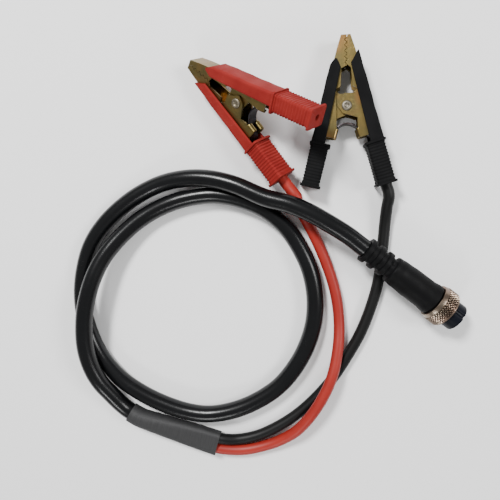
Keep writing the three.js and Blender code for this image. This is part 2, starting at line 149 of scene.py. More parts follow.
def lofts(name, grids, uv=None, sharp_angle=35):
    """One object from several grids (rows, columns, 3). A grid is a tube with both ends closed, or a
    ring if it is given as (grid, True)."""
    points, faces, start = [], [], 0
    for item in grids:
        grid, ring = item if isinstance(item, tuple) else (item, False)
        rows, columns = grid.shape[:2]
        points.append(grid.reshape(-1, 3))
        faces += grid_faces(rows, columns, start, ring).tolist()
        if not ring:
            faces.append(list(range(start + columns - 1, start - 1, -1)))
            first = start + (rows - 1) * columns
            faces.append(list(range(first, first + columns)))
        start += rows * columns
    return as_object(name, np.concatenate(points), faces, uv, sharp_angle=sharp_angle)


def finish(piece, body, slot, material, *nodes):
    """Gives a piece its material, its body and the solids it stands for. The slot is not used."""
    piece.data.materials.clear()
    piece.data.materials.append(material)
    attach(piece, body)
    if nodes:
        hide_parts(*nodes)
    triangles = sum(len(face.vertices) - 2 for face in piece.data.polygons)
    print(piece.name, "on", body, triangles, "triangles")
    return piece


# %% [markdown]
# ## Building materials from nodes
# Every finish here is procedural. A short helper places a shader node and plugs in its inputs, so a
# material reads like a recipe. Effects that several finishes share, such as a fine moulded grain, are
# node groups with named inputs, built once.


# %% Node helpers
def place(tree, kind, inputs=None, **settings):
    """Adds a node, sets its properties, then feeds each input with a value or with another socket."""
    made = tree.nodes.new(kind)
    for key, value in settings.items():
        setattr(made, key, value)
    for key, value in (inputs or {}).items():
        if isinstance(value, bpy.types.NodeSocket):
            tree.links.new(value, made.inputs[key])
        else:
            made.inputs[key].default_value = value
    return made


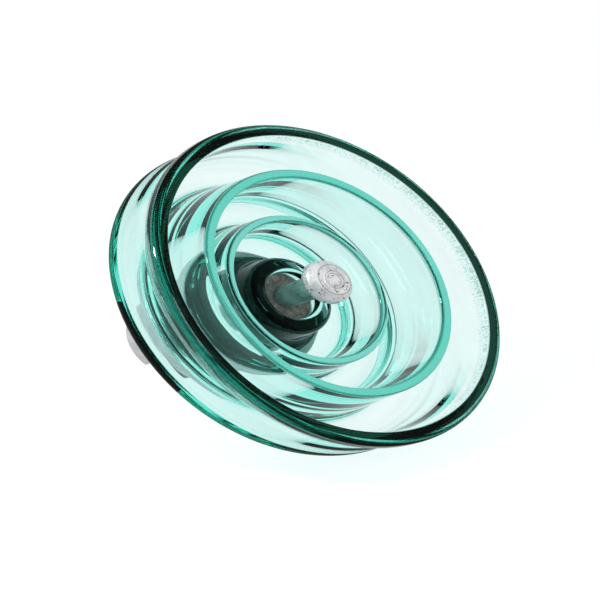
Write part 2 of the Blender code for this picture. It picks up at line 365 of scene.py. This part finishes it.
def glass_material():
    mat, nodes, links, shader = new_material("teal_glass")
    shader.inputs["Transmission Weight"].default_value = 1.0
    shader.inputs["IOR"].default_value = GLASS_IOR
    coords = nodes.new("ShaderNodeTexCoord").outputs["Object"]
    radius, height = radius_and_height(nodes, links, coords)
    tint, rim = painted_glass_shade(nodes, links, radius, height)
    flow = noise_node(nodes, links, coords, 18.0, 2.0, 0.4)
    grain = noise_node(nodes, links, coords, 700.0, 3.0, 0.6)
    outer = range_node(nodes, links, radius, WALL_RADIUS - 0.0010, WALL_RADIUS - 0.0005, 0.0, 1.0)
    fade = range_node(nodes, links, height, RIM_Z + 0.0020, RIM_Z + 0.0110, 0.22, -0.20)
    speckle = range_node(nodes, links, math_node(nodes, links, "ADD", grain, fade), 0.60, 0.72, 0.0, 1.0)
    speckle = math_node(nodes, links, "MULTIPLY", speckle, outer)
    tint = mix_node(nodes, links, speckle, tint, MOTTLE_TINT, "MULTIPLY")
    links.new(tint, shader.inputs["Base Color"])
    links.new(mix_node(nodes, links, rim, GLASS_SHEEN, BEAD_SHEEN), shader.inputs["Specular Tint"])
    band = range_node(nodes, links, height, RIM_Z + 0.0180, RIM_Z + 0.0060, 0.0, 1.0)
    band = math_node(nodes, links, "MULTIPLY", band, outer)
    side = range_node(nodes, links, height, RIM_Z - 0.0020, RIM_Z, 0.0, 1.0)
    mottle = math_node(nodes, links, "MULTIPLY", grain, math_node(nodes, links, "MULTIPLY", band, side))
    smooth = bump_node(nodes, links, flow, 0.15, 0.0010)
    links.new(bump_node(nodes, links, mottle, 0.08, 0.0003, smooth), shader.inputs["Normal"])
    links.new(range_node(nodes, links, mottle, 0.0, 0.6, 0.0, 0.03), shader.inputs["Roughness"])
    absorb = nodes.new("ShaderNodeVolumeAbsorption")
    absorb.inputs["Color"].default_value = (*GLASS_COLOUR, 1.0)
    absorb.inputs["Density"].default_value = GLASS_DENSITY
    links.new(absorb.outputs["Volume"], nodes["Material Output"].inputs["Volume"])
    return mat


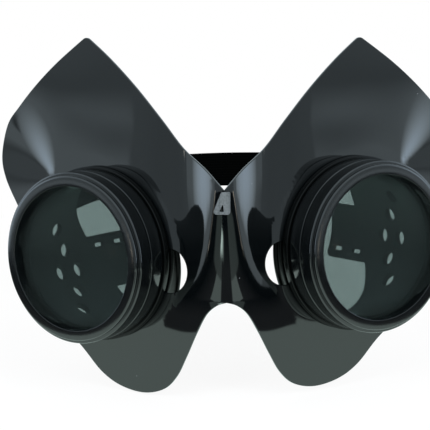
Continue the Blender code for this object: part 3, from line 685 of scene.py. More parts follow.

******

Tally the lines in this data that hold the word "follow" and state only the count.

**Full answer**
2